*Written task*: Scan the data below. Pull out each line where "parts" occurs.

*Records with modeling code*:
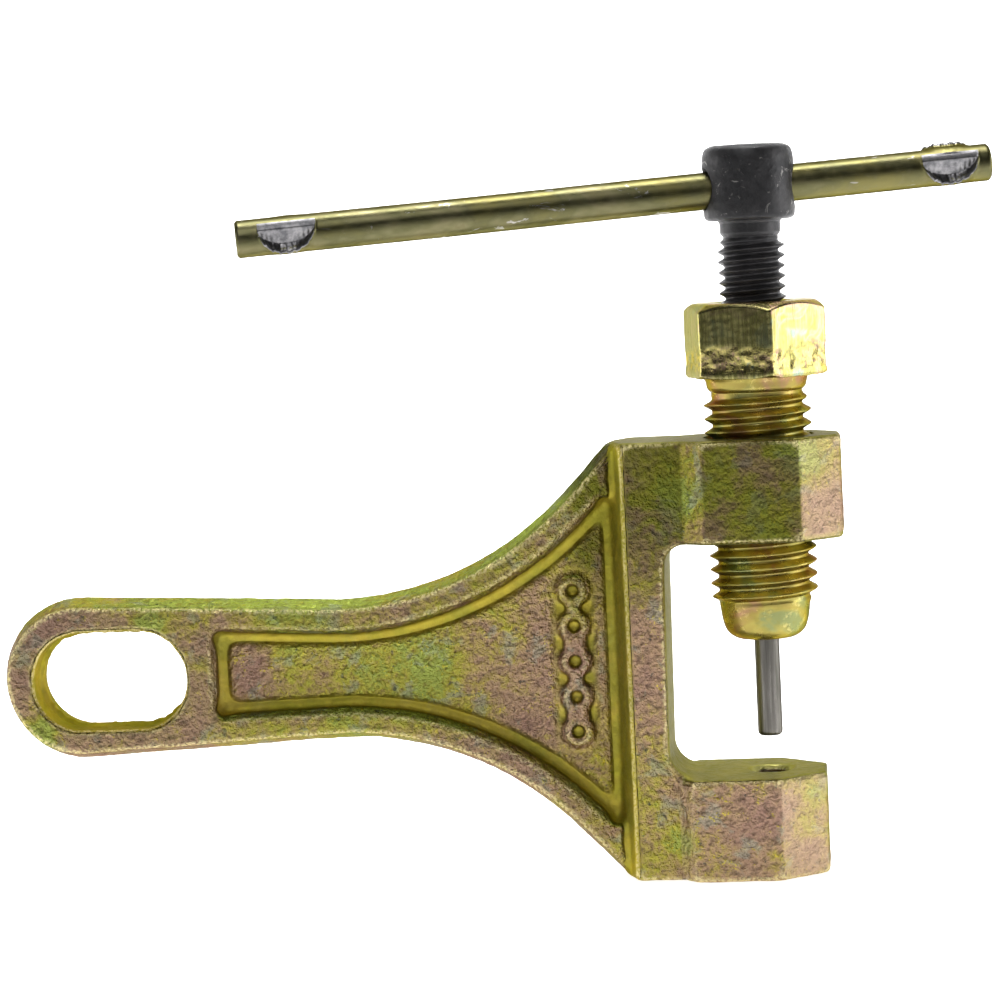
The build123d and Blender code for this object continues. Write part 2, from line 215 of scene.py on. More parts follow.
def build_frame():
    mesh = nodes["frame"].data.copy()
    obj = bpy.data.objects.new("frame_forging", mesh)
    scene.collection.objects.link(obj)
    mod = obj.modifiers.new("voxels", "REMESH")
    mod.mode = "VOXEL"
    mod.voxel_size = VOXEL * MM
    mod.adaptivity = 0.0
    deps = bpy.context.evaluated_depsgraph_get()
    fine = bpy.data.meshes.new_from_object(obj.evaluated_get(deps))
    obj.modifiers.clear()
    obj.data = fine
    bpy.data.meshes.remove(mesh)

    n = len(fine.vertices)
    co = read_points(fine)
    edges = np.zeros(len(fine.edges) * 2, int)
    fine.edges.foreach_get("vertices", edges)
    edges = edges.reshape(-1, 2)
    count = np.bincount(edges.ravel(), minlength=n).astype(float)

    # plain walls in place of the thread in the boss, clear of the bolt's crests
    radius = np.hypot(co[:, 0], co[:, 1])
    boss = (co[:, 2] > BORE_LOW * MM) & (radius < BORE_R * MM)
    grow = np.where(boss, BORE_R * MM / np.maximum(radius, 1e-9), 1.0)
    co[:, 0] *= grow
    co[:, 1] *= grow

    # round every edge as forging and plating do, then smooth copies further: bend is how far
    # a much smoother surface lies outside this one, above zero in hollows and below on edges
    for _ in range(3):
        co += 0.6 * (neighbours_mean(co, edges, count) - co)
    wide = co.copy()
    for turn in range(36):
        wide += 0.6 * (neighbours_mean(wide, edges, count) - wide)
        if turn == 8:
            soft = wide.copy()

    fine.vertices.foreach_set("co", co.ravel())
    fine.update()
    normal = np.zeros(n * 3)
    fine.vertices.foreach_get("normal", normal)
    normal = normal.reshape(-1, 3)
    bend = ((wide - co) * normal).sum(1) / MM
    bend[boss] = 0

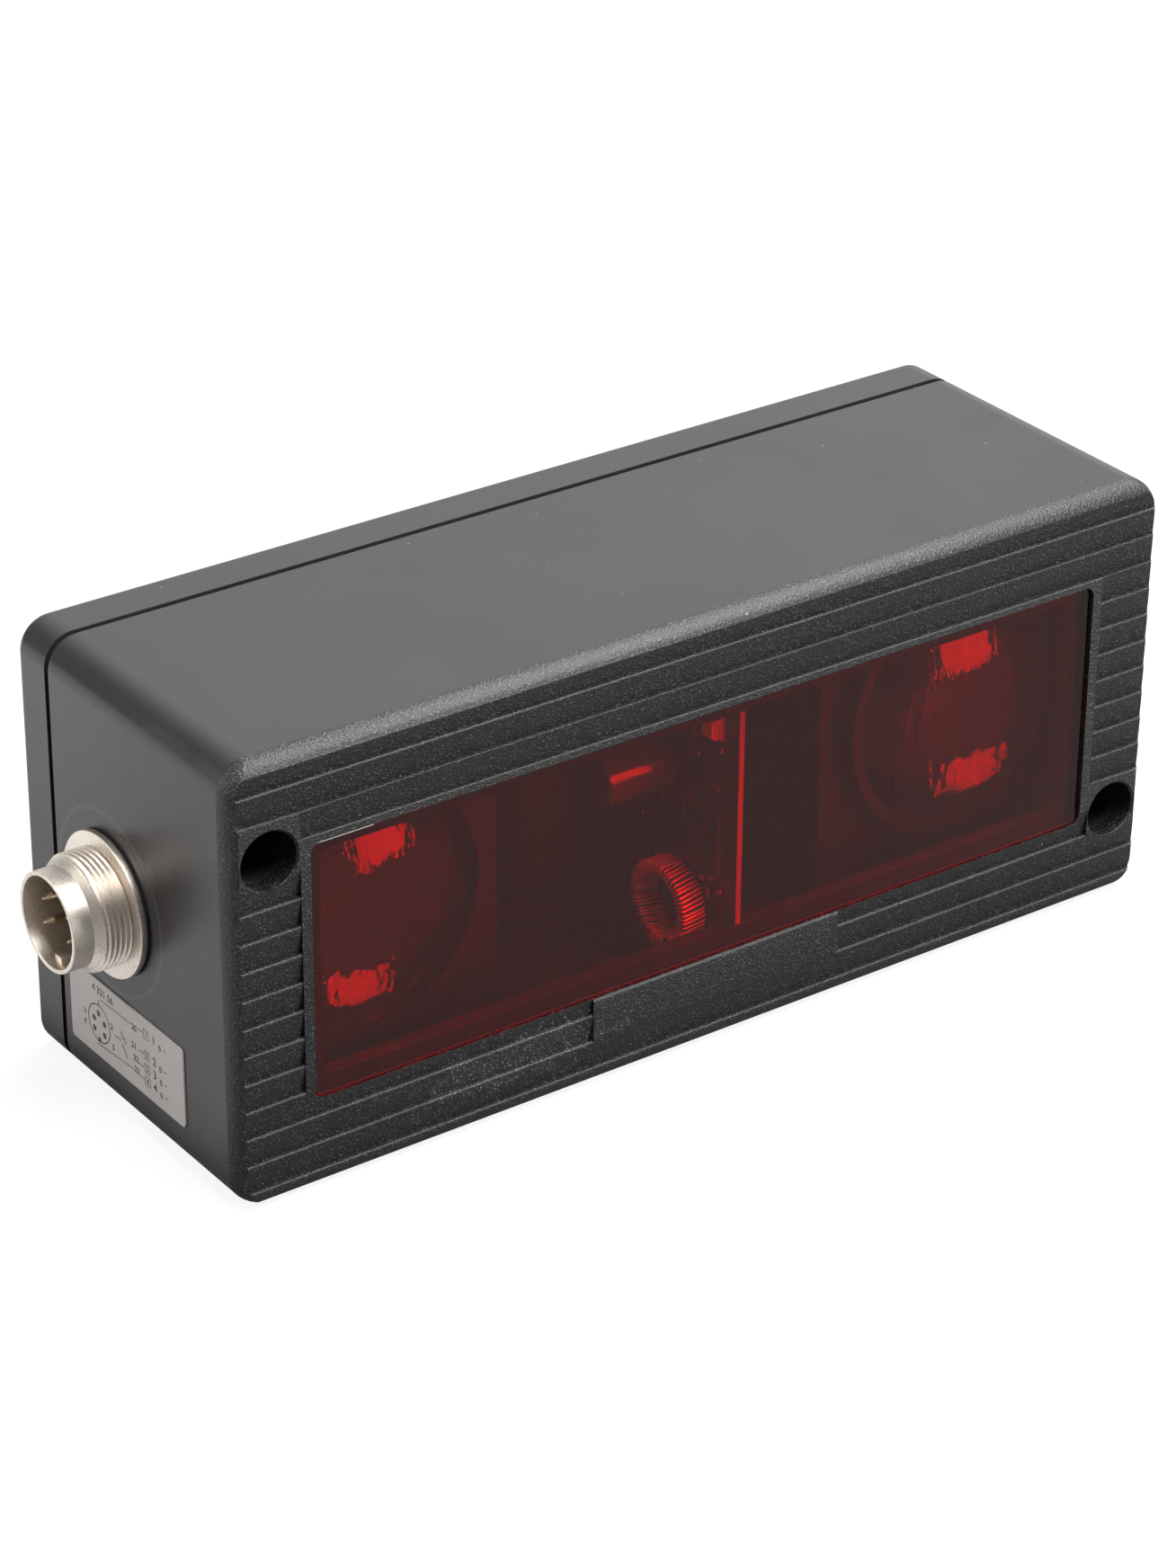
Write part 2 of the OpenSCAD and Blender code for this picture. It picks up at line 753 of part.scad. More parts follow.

*Expected answer*:
The build123d and Blender code for this object continues. Write part 2, from line 215 of scene.py on. More parts follow.
Write part 2 of the OpenSCAD and Blender code for this picture. It picks up at line 753 of part.scad. More parts follow.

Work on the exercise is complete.